AHOY 2021: Bruce Pascoe
Bruce was born in 1947 into a working class family. As he was growing up, his family did not tell him about his aboriginal heritage, but on hearing from an uncle that there may have been some indigenous ancestry he researched his family tree and discovered ancestors on both sides of his family, from the Palawa people of Tasmania, the Bunurong of Victoria (part of the Kulin nation), and the Yuin of southern New South Wales. Today he identifies as Koori.
He attended the University of Melbourne, then transferred to Melbourne State College where he graduated with a Bachelor of Education. He taught in Bairnsdale for nine years before beginning his career as an author.
He has published a collection of short stories, two novels, and three histories including Dark Emu and Young Dark Emu.
Bruce Pascoe has won a number of awards, including:
1999: Fellowship of Australian Writers - Australian Literature Award for Shark, joint winner (with David Foster)
2013: Prime Minister's Literary Award - Young Adult Fiction.
2013: The Deadlys - Published book of the year.
2016: NSW Premier's Literary Award for Dark Emu
2016: New South Wales Premier's Literary Awards - Indigenous Writers' Prize.
2018: Australia Council for the Arts - Lifetime Achievement Award.
In 2020 Bruce Pascoe was appointed Enterprise Professor in Indigenous Agriculture by the University of Melbourne.
Dark Emu is a gripping, moving, and carefully researched exploration of the systematic denigration of Aboriginal Australian’s technology, agriculture and culture. In it, Bruce provides evidence from the writings of the earliest European explorers that the Aboriginal inhabitants they encountered had permanent dwellings, used sustainable farming and fire management practices, and used complex systems of law and oral history to manage their societies.
While Dark Emu is controversial, in it Bruce’s humanism shines:
If the test of sophistication were whether or not all were fed regardless of rank, or whether all contributed to the spiritual and cultural health of the civilisation, Aboriginal Australia might have a much higher rank than some of the nations considered the hallmark of human evolution
The Grecian and Roman frescoes and ceramics feature war and torture as an element of dominion; but while individual acts of violence are depicted in Aboriginal art, there is no trace of imperial warfare. This absence demands respect, and the skills employed to bring about the longest lasting pan-continental stability that the world has known must be investigated, because they might become Australia’s greatest export.
An indication of how Aboriginal cultures emphasised peace and stability is reflected in a central explanation of Yuin culture on Gulaga Mountain, near Tilba Tilba… At a gallery of massive rock formations on the girdle of the mountain’s flank, you are asked to pause at the Healing rock and consider the welfare of the unborn child, the ill, the troubled, and then you are introduced to Nyaardi and Tunku, the first woman and man. Nyaardi is twice as tall as the mere male, Tunku…. Next we see the pregnant Nyaardi, and you are asked to gently place your hand on her belly; later, you see her carrying the child on her back, and you pass the three great stones of human existence: past, present and future… At this point, you leave the chapters of Yuin law and realise that you have not seen a weapon, nor heard one story of a vanquished foe, but instead are shown the centrality of women to human life and the respect that woman, the mother, must be shown.

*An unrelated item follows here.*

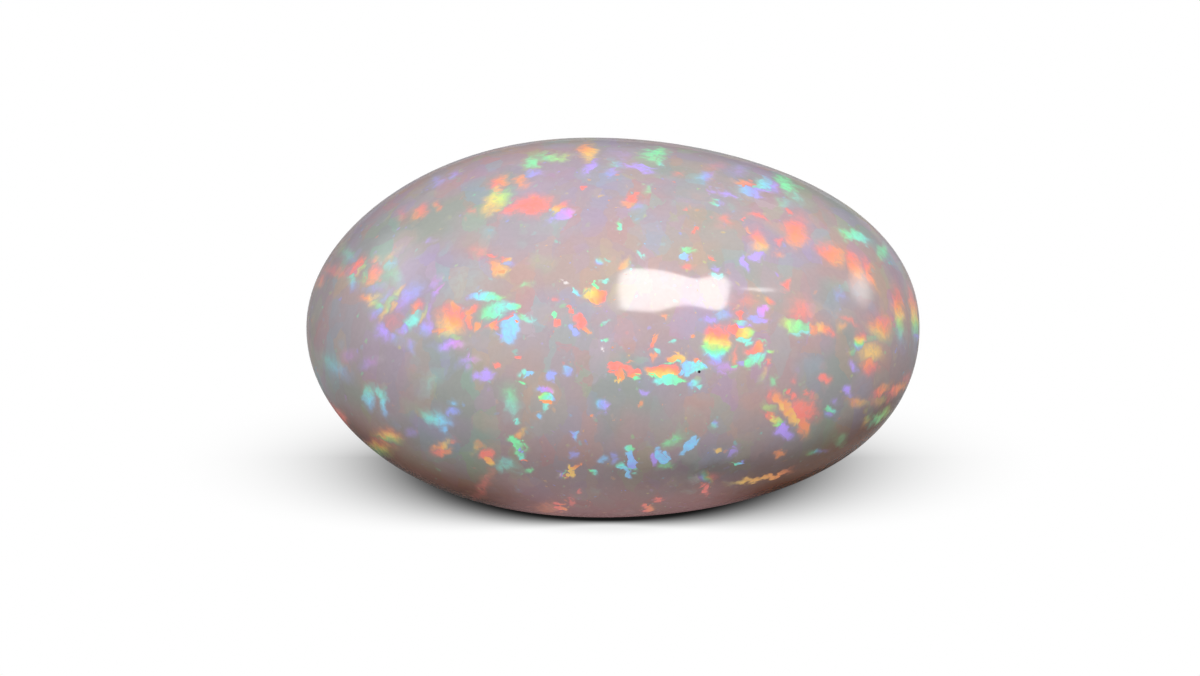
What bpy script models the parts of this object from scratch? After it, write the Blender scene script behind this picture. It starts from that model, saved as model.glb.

As a white humanist reading Dark Emu, it is shocking to realise the extent to which the achievements of our indigenous people have been systematically denigrated by white colonists. While some have reacted by attacking Pascoe and his work, if Australians are ever to come together as a people and reach reconciliation it is critically important that we recognise the injustices in white Australia’s treatment of our first nations, and explore indigenous history, technology and culture with open minds and open hearts.
Humanists Australia encourages all Australians to read Dark Emu and Bruce Pascoe’s other works in that spirit.